Entre Faro e Olhão, apenas temos a estação do Bom João e, palpita-me, que o comboio onde seguiu a comitiva não saiu com atraso (Deus nos livre!), não foi um dos que seguem em hora de ponta (os apertos são coisa incómoda, está claro!) e provavelmente as janelas tinham sido limpas, para aproveitar a bela vista da Ria Formosa que se tem nesse troço (importa reforçar o valor turístico deste meio de transporte, então?!).

A grande novidade dada pelo ministro foi a de que «conta fechar muito rapidamente» um concurso, lançado em 2021, para a aquisição de 117 novas automotoras elétricas, no valor de 819 milhões de euros…. O primeiro comboio deve chegar em 2026 e a totalidade das composições estará em circulação em 2029…

Disse o ministro que, «com este investimento na infraestrutura e no material circulante» pretendem «ultrapassar o abandono relativo da ferrovia durante muito tempo – demasiado tempo – e dotar o nosso país de um sistema moderno, fiável, seguro e não poluente».

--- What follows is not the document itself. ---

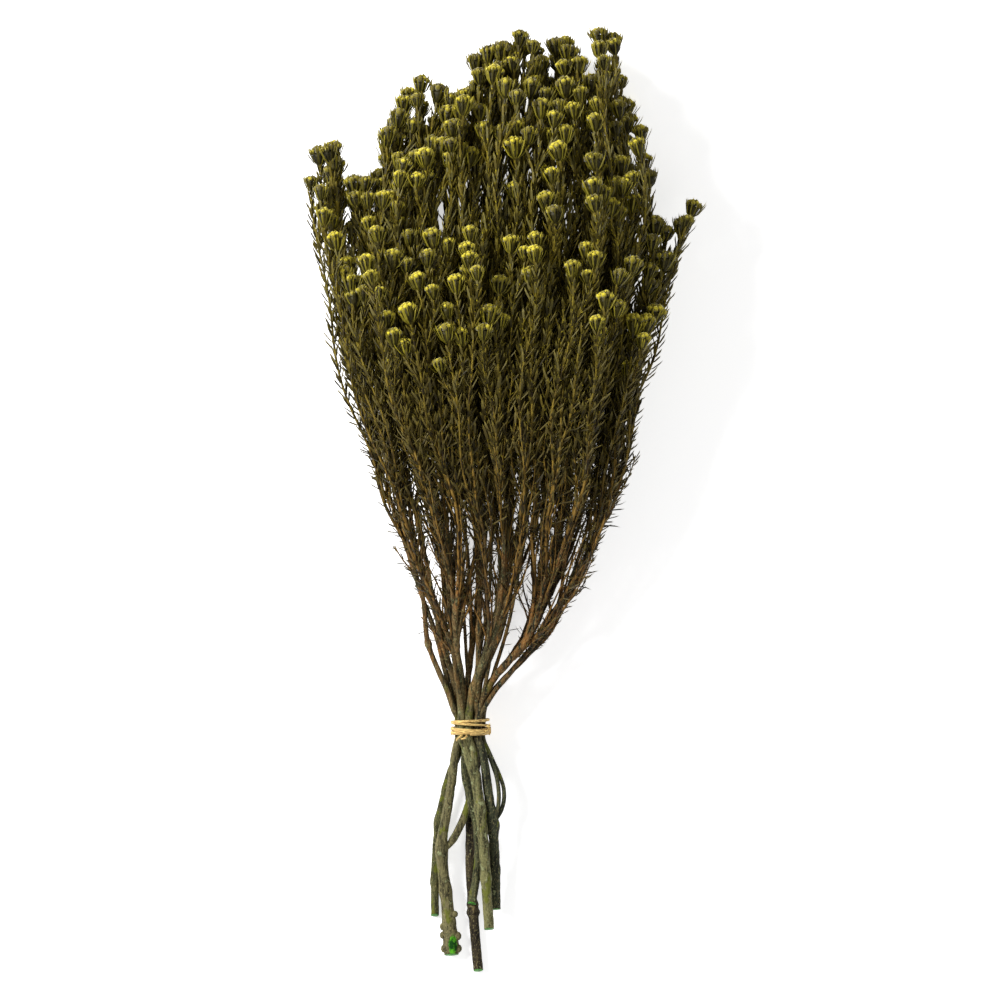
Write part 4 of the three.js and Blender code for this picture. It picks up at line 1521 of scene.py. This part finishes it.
# Where the fibre passes the two sides of the bundle, turn by turn.
SIDE_TURNS = [0, 0.25, 0.75, 1.25, 1.75, 2.25, 2.75, 3.25, 3.75, 4.25, 4.5]
SIDE_HEIGHTS = [5, 5, 3.6, 1.0, 3.4, -2.8, -0.8, -1.4, -3.6, -3.0, -3.4]
turns = np.linspace(0, TIE_TURNS, int(POINTS_A_TURN * TIE_TURNS))
angle = 2 * np.pi * turns
over = 0.5 * np.sin(angle * 0.5) ** 2
wind = np.stack([
    (TIE_RING + over) * np.sin(angle),
    np.interp(turns, SIDE_TURNS, SIDE_HEIGHTS),
    TIE_HEIGHT - (TIE_RING + over) * np.cos(angle),
], -1)
broad = mix(THIN_TURN, BROAD_TURN, ease((turns - BROADENS_AT) / 0.5))
pile = Pile()
ribbon(pile, wind, broad * (1 + 0.16 * np.sin(angle * 0.7)))
print("turns", TIE_TURNS, "points", len(wind))

# %% Loose ends, and the finished tie
END_STEP, END_WIDTHS = 0.4, (0.85, 0.45)
LOOSE_ENDS = [
    [(9.5, -2.5, 29), (11.6, -1.2, 27.5), (12.6, 0.8, 26), (12.2, 2.6, 26.5)],
    [(10.5, 1.5, 28), (12.4, 0.2, 27.4), (12.9, -2.2, 26.4), (12.0, -4.6, 26)],
    [(-5, -4.5, 31.5), (-6.4, -5.6, 32.4), (-8.0, -6.8, 32.2), (-8.7, -8.2, 31.2)],
    [(-2, -4.8, 31.6), (-3.2, -6.2, 32.6), (-4.6, -6.9, 32.4), (-6.0, -6.6, 31.8)],
]
for end in LOOSE_ENDS:
    points = spaced(smooth_route(end), END_STEP)
    ribbon(pile, points, np.linspace(*END_WIDTHS, len(points)))
tie = pile.to_object("raffia_tie_winding", [RAFFIA])
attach(tie, "root")
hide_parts("raffia_tie")
print(tie.name, triangles(tie), "triangles")

# %% [markdown]
# ## Measure the size
#
# The dressed bunch must stay in the CAD box, but for a few millimetres of leaf tips. Both
# boxes are printed.

# %% Measure and finish
low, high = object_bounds()
print("CAD", [round(x, 3) for x in (*cad_low, *cad_high)])
print("visual", [round(x, 3) for x in (*low, *high)])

O governo, salientou, está empenhado em reforçar «a atenção» dada à «ferrovia, depois de “muitos anos a não investir, a desinvestir na ferrovia”».

No Algarve, tanta modernização passa pela obra em curso, que visa a eletrificação da linha «em dois troços – Faro-Vila Real de Santo António (56 quilómetros) e Tunes-Lagos (45 quilómetros)», que terminará em 2024… mas as automotoras elétricas só chegam entre 2026 e 2029… E quando tudo isto estiver terminado, teremos uma redução no percurso total de, vejam bem, 25 minutos! Uma fartura, numa linha, que é mesmo uma linha, ou seja, só pode ter um comboio a circular num sentido e outro noutro, tendo muitas vezes um deles de esperar numa estação ou no meio do percurso, porque não há duas linhas!

Aurélio Nuno Cabrita, num artigo intitulado “O comboio chegou a «Portimão» a 15 de Fevereiro de 1903, há 120 anos”, dá nota da “saga” que foi conseguir a chegada deste meio de transporte ao Barlavento algarvio e diz: «Volvidos 120 anos, a agora apelidada Linha do Algarve encontra-se novamente em obras, com vista à sua eletrificação. Se, em 1903, o atraso na construção da via relativamente a Faro foi de 14 anos, mais de um século depois essa dilação é ainda maior, só 20 anos após a catenária ter chegado a Faro ela será uma realidade em Portimão».

Pois, cá me quer parecer que a visão e o investimento num meio de transporte que cada vez é mais valorizado por esse mundo fora, pelas possibilidades de ser bastante mais sustentável que outros (como os carros, a circularem em maioria, no Algarve), são bastante “relativos” e os picos de que fala o presidente do Conselho de Administração da IP, Miguel Cruz, são picos como os das claras em castelo, bastante volúveis, se não se tiver em conta o verdadeiro volume de necessidades.

Mas confiemos! Sejamos muito positivos! Doze minutos bastaram para que o ministro Galamba testemunhasse «a importância que este serviço melhorado, com todas as intervenções que temos vindo a fazer e queremos acelerar, terá neste território e na vida das pessoas».

Tenho pena que não tivesse feito o percurso de Vila Real a Lagos e falasse com quem usa diariamente o comboio; que não esperasse à chuva no Bom João e noutras estações, porque o comboio está atrasado; que não percebesse que quase todos os dias se espera pelo Intercidades em Tunes (às vezes 50 minutos); que não visse que há muitas pessoas (sobretudo estudantes) que entre as 12h25 e as 16h17 não têm qualquer possibilidade de regressar a casa, porque não há comboios; que não visse que as composições estão permanentemente avariadas e os trabalhadores, mesmo que queiram, muitas vezes não podem fazer mais; que quem sai de casa no comboio das 6h10 de Lagos e chega de volta às 19h26 é discriminado em relação a todas as zonas urbanas, onde os comboios circulam com uma frequência muito maior e servem as populações de outro modo.

Confiemos, desconfiando…. 12 minutos são uma eternidade para alguns e tão pouco para outros.